- Your goal
Restate the records in their entirety, word for word.

- Task data
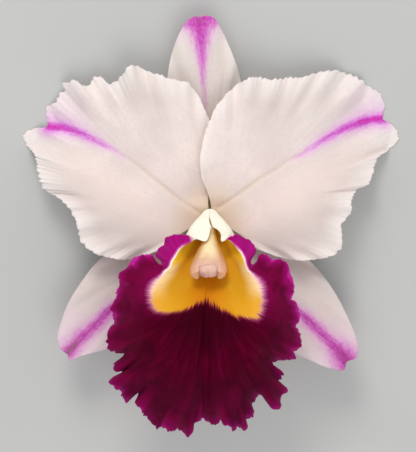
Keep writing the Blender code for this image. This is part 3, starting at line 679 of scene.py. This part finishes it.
def lip_cage():
    """The lip as veins that run along its tube, over the crest of the throat and out to the margin."""
    margin = np.array(LIP_MARGIN)
    along = lengths(averaged(margin, 4))
    faced, *stations = zip(*LIP_STATIONS)
    angle, crest, height = (through(faced, part, np.arange(len(margin))) for part in stations)
    angle = np.radians(angle)
    height = height + LIP_RUFFLE * off_ends(along, 45, 70) * ripple(along, LIP_WAVES)
    start = np.array(AXIS_START) + (0, 0, TUBE_BASE_LIFT)
    pinch = 1.0 - TUBE_BASE_PINCH * ease(-0.3, 1, np.cos(angle))
    base = start + TUBE_BASE_RADIUS * np.stack([-np.sin(angle) * pinch, np.cos(angle), 0 * angle], axis=-1)
    low = 0.5 - 0.5 * np.cos(angle)
    distance, half_depth = (top + (floor - top) * low for top, floor in zip(TUBE_TOP, TUBE_FLOOR))
    throat = tube_ring(angle, distance, TUBE_HALF_WIDTH, half_depth)
    rim = seen(margin[:, 0], margin[:, 1], height)
    columns, crest_place = [], []
    for guides in zip(base, throat, seen(*crest.T), rim):
        knots = lengths(guides)
        crest_place.append(knots[2] / knots[3])
        columns.append(through(knots, guides, np.linspace(0, knots[-1], LIP_ROWS + 1)))
    return relaxed(np.stack(columns, axis=1), 3), along, angle, np.array(crest_place)


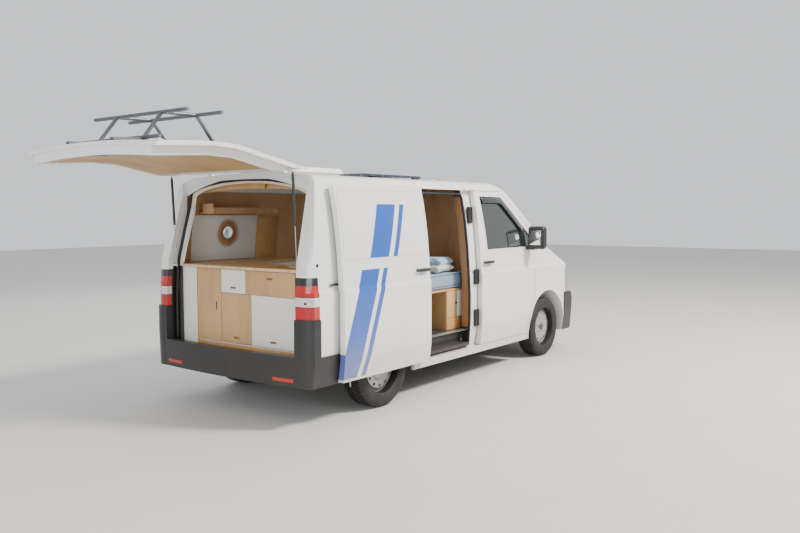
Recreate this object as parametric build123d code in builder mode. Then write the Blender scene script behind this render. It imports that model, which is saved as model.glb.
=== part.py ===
from build123d import *
import math
import os

os.makedirs("parts", exist_ok=True)

# Camper van, millimetres. X forward, Y to the van's left, Z up, floor at Z = 0.
# The origin is under the middle of the whole van with its tailgate raised.
# A station is a distance forward of the rear axle.

# Driving dimensions: chassis
rear_axle_x = -882
wheelbase = 3000
track = 1628
tyre_radius = 336
tyre_width = 205
rim_radius = 215
rim_width = 178
arch_radius = 425
house_inner = 600
house_skin = 8
king_pin_inset = 60

# Driving dimensions: body
body_half_width = 940
bumper_outset = 12
wall = 50
panel_gap = 5
seat_gap = 0.3
glass_gap = 0.4
body_bottom = 250
roof_top = 1990
load_floor = 495
floor_thickness = 55
roof_half_width = 720
roof_rear = -712
roof_front = 2340
waist = 1250
swage = 1060

# Driving dimensions: doors
door_top = 1868
door_bottom = 325
cab_door_rear = 1558
cab_door_front = 2700
cab_door_pillar = 1400
cab_door_top_front = 2095
slide_door_rear = 372
slide_door_width = 1180
slide_open = 993
slide_out = 74
pillar_rear = 1400
bulkhead_x = 2735
pillar_front = 1640
handle_z = 1152
handle_length = 172
handle_height = 27
handle_root = 905
handle_face = 958
groove_width = 6
groove_depth = 3
arch_lip_width = 20
arch_lip_proud = 7
track_groove_z = 1090
glass_inset = 6
glass_thickness = 5

# Driving dimensions: tailgate
tailgate_half_width = 775
tailgate_top_half = 750
tailgate_shoulder = 1840
tailgate_bottom = 575
tailgate_rim_inset = 62
tailgate_skin = 28
tailgate_depth = 95
tailgate_open = 86
lining_thickness = 10
lining_gap = 6
gate_roof_skin = 20
frame_thickness = 30
frame_half_width = 700
frame_top = 1905

# Driving dimensions: nose and tail fittings
bonnet_half_width = 768
bonnet_rear = 3035
bonnet_front_z = 985
bonnet_top_z = 1243
front_bumper_top = 700
front_bumper_rear = 3432
rear_bumper_top = 552
rear_bumper_bottom = 315
lamp_bottom = 845
lamp_top = 1110
lamp_cap_top = 1165
lamp_front = -825

# Driving dimensions: kitchen, columns of the front seen from behind
kitchen_face = -800
kitchen_depth = 365
kitchen_left = 735
kitchen_right = -655
kitchen_base = 558
kitchen_top = 1188
worktop_thickness = 24
board = 15
kitchen_gap = 5
side_unit_inner = 400
side_unit_front = 450

# Driving dimensions: bed
bed_top = 1075
mattress_thickness = 172
bed_board = 18
bed_rear = -370
bed_front = 1520
bed_right = -765
bed_left = 375
bed_box_rear = 1190

front_axle_x = rear_axle_x + wheelbase
wheel_y = track / 2


def at(station):
    """X of a point given by its distance forward of the rear axle."""
    return rear_axle_x + station


def save(part, name):
    """Label a finished piece and write it."""
    part.label = name
    export_step(part, f"parts/{name}.step")
    print(name, len(part.solids()), part.is_valid)


# Body sections seen from above.
# columns: height, tail x, nose x, nose bow, nose corner y, nose corner length
body_sections = [
    (body_bottom, -960, 3850, 95, 620, 330),
    (620, -973, 3883, 95, 640, 340),
    (1050, -968, 3680, 90, 720, 330),
    (1260, -945, 3200, 165, 800, 130),
    (1870, -785, 2330, 140, 780, 130),
    (2020, -745, 1960, 120, 760, 130),
]
tail_bow = 38
tail_corner_y = 800
tail_corner_length = 130
plan_half_width = 985


def add_corner(start, end, vertex):
    """Rounded corner of a plan outline that bulges towards the sharp corner it replaces."""
    mid_x = (start[0] + end[0]) / 2
    mid_y = (start[1] + end[1]) / 2
    bulge = 0.42
    middle = (mid_x + bulge * (vertex[0] - mid_x), mid_y + bulge * (vertex[1] - mid_y))
    ThreePointArc(start, middle, end)


def body_envelope(inset):
    """Solid outer form of the body, drawn in by inset all round."""
    half = body_half_width - inset
    low = body_bottom + inset
    top = roof_top - inset
    wide = plan_half_width - inset
    with BuildPart() as form:
        with BuildSketch(Plane.YZ.offset(at(-1100))):
            with BuildLine():
                right = Polyline(
                    (0, low),
                    (half - 30, low),
                    (half, 500),
                    (half, swage - 25),
                    (half - 12, swage + 5),
                    (half - 24, waist),
                )
                tumble = ThreePointArc(right @ 1, (half - 62, 1600), (half - 114, door_top + 5))
                corner = TangentArc(tumble @ 1, (half - 203, top - 34), tangent=tumble % 1)
                ThreePointArc(corner @ 1, ((half - 203) / 2, top - 8), (0, top))
                Line((0, top), (0, low))
            make_face()
            mirror(about=Plane.YZ)
        extrude(amount=5200)
        for height, tail, nose, bow, corner_y, corner_len in body_sections:
            level = height
            if height == body_bottom:
                level = height - 20
            back = at(tail) + inset
            front = at(nose) - inset * 1.2
            tail_y = tail_corner_y - inset
            nose_y = corner_y - inset
            back_side = back + tail_bow
            back_end = back_side + tail_corner_length
            front_side = front - bow
            front_end = front_side - corner_len
            with BuildSketch(Plane.XY.offset(level)):
                with BuildLine():
                    ThreePointArc((back_side, tail_y), (back, 0), (back_side, -tail_y))
                    add_corner((back_side, -tail_y), (back_end, -wide), (back_side, -wide))
                    Line((back_end, -wide), (front_end, -wide))
                    add_corner((front_end, -wide), (front_side, -nose_y), (front_side, -wide))
                    ThreePointArc((front_side, -nose_y), (front, 0), (front_side, nose_y))
                    add_corner((front_side, nose_y), (front_end, wide), (front_side, wide))
                    Line((front_end, wide), (back_end, wide))
                    add_corner((back_end, wide), (back_side, tail_y), (back_side, wide))
                make_face()
        loft(ruled=True, mode=Mode.INTERSECT)
    return form.part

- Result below
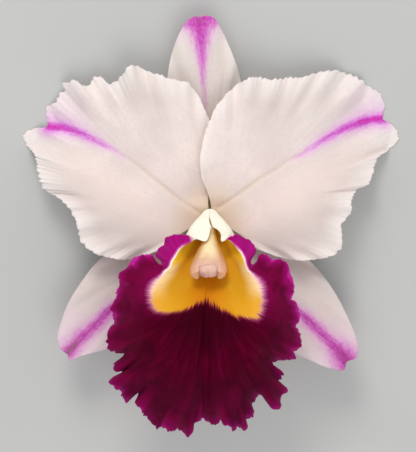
Keep writing the Blender code for this image. This is part 3, starting at line 679 of scene.py. This part finishes it.
def lip_cage():
    """The lip as veins that run along its tube, over the crest of the throat and out to the margin."""
    margin = np.array(LIP_MARGIN)
    along = lengths(averaged(margin, 4))
    faced, *stations = zip(*LIP_STATIONS)
    angle, crest, height = (through(faced, part, np.arange(len(margin))) for part in stations)
    angle = np.radians(angle)
    height = height + LIP_RUFFLE * off_ends(along, 45, 70) * ripple(along, LIP_WAVES)
    start = np.array(AXIS_START) + (0, 0, TUBE_BASE_LIFT)
    pinch = 1.0 - TUBE_BASE_PINCH * ease(-0.3, 1, np.cos(angle))
    base = start + TUBE_BASE_RADIUS * np.stack([-np.sin(angle) * pinch, np.cos(angle), 0 * angle], axis=-1)
    low = 0.5 - 0.5 * np.cos(angle)
    distance, half_depth = (top + (floor - top) * low for top, floor in zip(TUBE_TOP, TUBE_FLOOR))
    throat = tube_ring(angle, distance, TUBE_HALF_WIDTH, half_depth)
    rim = seen(margin[:, 0], margin[:, 1], height)
    columns, crest_place = [], []
    for guides in zip(base, throat, seen(*crest.T), rim):
        knots = lengths(guides)
        crest_place.append(knots[2] / knots[3])
        columns.append(through(knots, guides, np.linspace(0, knots[-1], LIP_ROWS + 1)))
    return relaxed(np.stack(columns, axis=1), 3), along, angle, np.array(crest_place)


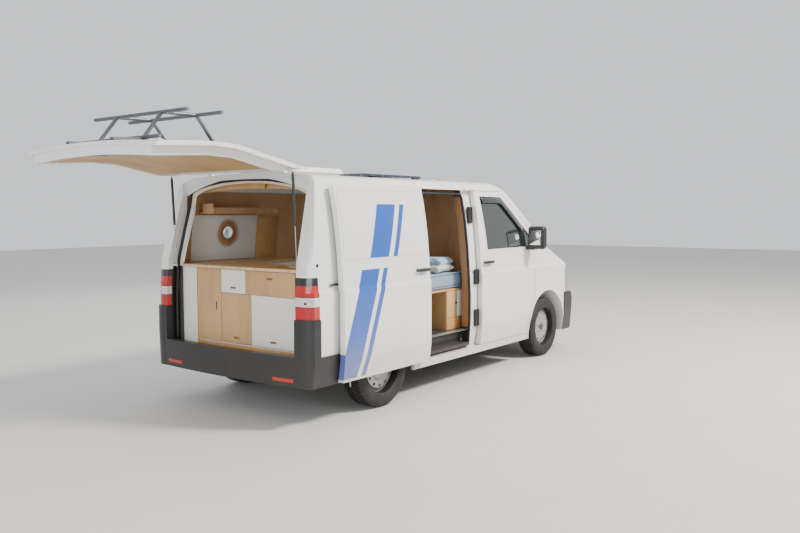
Recreate this object as parametric build123d code in builder mode. Then write the Blender scene script behind this render. It imports that model, which is saved as model.glb.
=== part.py ===
from build123d import *
import math
import os

os.makedirs("parts", exist_ok=True)

# Camper van, millimetres. X forward, Y to the van's left, Z up, floor at Z = 0.
# The origin is under the middle of the whole van with its tailgate raised.
# A station is a distance forward of the rear axle.

# Driving dimensions: chassis
rear_axle_x = -882
wheelbase = 3000
track = 1628
tyre_radius = 336
tyre_width = 205
rim_radius = 215
rim_width = 178
arch_radius = 425
house_inner = 600
house_skin = 8
king_pin_inset = 60

# Driving dimensions: body
body_half_width = 940
bumper_outset = 12
wall = 50
panel_gap = 5
seat_gap = 0.3
glass_gap = 0.4
body_bottom = 250
roof_top = 1990
load_floor = 495
floor_thickness = 55
roof_half_width = 720
roof_rear = -712
roof_front = 2340
waist = 1250
swage = 1060

# Driving dimensions: doors
door_top = 1868
door_bottom = 325
cab_door_rear = 1558
cab_door_front = 2700
cab_door_pillar = 1400
cab_door_top_front = 2095
slide_door_rear = 372
slide_door_width = 1180
slide_open = 993
slide_out = 74
pillar_rear = 1400
bulkhead_x = 2735
pillar_front = 1640
handle_z = 1152
handle_length = 172
handle_height = 27
handle_root = 905
handle_face = 958
groove_width = 6
groove_depth = 3
arch_lip_width = 20
arch_lip_proud = 7
track_groove_z = 1090
glass_inset = 6
glass_thickness = 5

# Driving dimensions: tailgate
tailgate_half_width = 775
tailgate_top_half = 750
tailgate_shoulder = 1840
tailgate_bottom = 575
tailgate_rim_inset = 62
tailgate_skin = 28
tailgate_depth = 95
tailgate_open = 86
lining_thickness = 10
lining_gap = 6
gate_roof_skin = 20
frame_thickness = 30
frame_half_width = 700
frame_top = 1905

# Driving dimensions: nose and tail fittings
bonnet_half_width = 768
bonnet_rear = 3035
bonnet_front_z = 985
bonnet_top_z = 1243
front_bumper_top = 700
front_bumper_rear = 3432
rear_bumper_top = 552
rear_bumper_bottom = 315
lamp_bottom = 845
lamp_top = 1110
lamp_cap_top = 1165
lamp_front = -825

# Driving dimensions: kitchen, columns of the front seen from behind
kitchen_face = -800
kitchen_depth = 365
kitchen_left = 735
kitchen_right = -655
kitchen_base = 558
kitchen_top = 1188
worktop_thickness = 24
board = 15
kitchen_gap = 5
side_unit_inner = 400
side_unit_front = 450

# Driving dimensions: bed
bed_top = 1075
mattress_thickness = 172
bed_board = 18
bed_rear = -370
bed_front = 1520
bed_right = -765
bed_left = 375
bed_box_rear = 1190

front_axle_x = rear_axle_x + wheelbase
wheel_y = track / 2


def at(station):
    """X of a point given by its distance forward of the rear axle."""
    return rear_axle_x + station


def save(part, name):
    """Label a finished piece and write it."""
    part.label = name
    export_step(part, f"parts/{name}.step")
    print(name, len(part.solids()), part.is_valid)


# Body sections seen from above.
# columns: height, tail x, nose x, nose bow, nose corner y, nose corner length
body_sections = [
    (body_bottom, -960, 3850, 95, 620, 330),
    (620, -973, 3883, 95, 640, 340),
    (1050, -968, 3680, 90, 720, 330),
    (1260, -945, 3200, 165, 800, 130),
    (1870, -785, 2330, 140, 780, 130),
    (2020, -745, 1960, 120, 760, 130),
]
tail_bow = 38
tail_corner_y = 800
tail_corner_length = 130
plan_half_width = 985


def add_corner(start, end, vertex):
    """Rounded corner of a plan outline that bulges towards the sharp corner it replaces."""
    mid_x = (start[0] + end[0]) / 2
    mid_y = (start[1] + end[1]) / 2
    bulge = 0.42
    middle = (mid_x + bulge * (vertex[0] - mid_x), mid_y + bulge * (vertex[1] - mid_y))
    ThreePointArc(start, middle, end)


def body_envelope(inset):
    """Solid outer form of the body, drawn in by inset all round."""
    half = body_half_width - inset
    low = body_bottom + inset
    top = roof_top - inset
    wide = plan_half_width - inset
    with BuildPart() as form:
        with BuildSketch(Plane.YZ.offset(at(-1100))):
            with BuildLine():
                right = Polyline(
                    (0, low),
                    (half - 30, low),
                    (half, 500),
                    (half, swage - 25),
                    (half - 12, swage + 5),
                    (half - 24, waist),
                )
                tumble = ThreePointArc(right @ 1, (half - 62, 1600), (half - 114, door_top + 5))
                corner = TangentArc(tumble @ 1, (half - 203, top - 34), tangent=tumble % 1)
                ThreePointArc(corner @ 1, ((half - 203) / 2, top - 8), (0, top))
                Line((0, top), (0, low))
            make_face()
            mirror(about=Plane.YZ)
        extrude(amount=5200)
        for height, tail, nose, bow, corner_y, corner_len in body_sections:
            level = height
            if height == body_bottom:
                level = height - 20
            back = at(tail) + inset
            front = at(nose) - inset * 1.2
            tail_y = tail_corner_y - inset
            nose_y = corner_y - inset
            back_side = back + tail_bow
            back_end = back_side + tail_corner_length
            front_side = front - bow
            front_end = front_side - corner_len
            with BuildSketch(Plane.XY.offset(level)):
                with BuildLine():
                    ThreePointArc((back_side, tail_y), (back, 0), (back_side, -tail_y))
                    add_corner((back_side, -tail_y), (back_end, -wide), (back_side, -wide))
                    Line((back_end, -wide), (front_end, -wide))
                    add_corner((front_end, -wide), (front_side, -nose_y), (front_side, -wide))
                    ThreePointArc((front_side, -nose_y), (front, 0), (front_side, nose_y))
                    add_corner((front_side, nose_y), (front_end, wide), (front_side, wide))
                    Line((front_end, wide), (back_end, wide))
                    add_corner((back_end, wide), (back_side, tail_y), (back_side, wide))
                make_face()
        loft(ruled=True, mode=Mode.INTERSECT)
    return form.part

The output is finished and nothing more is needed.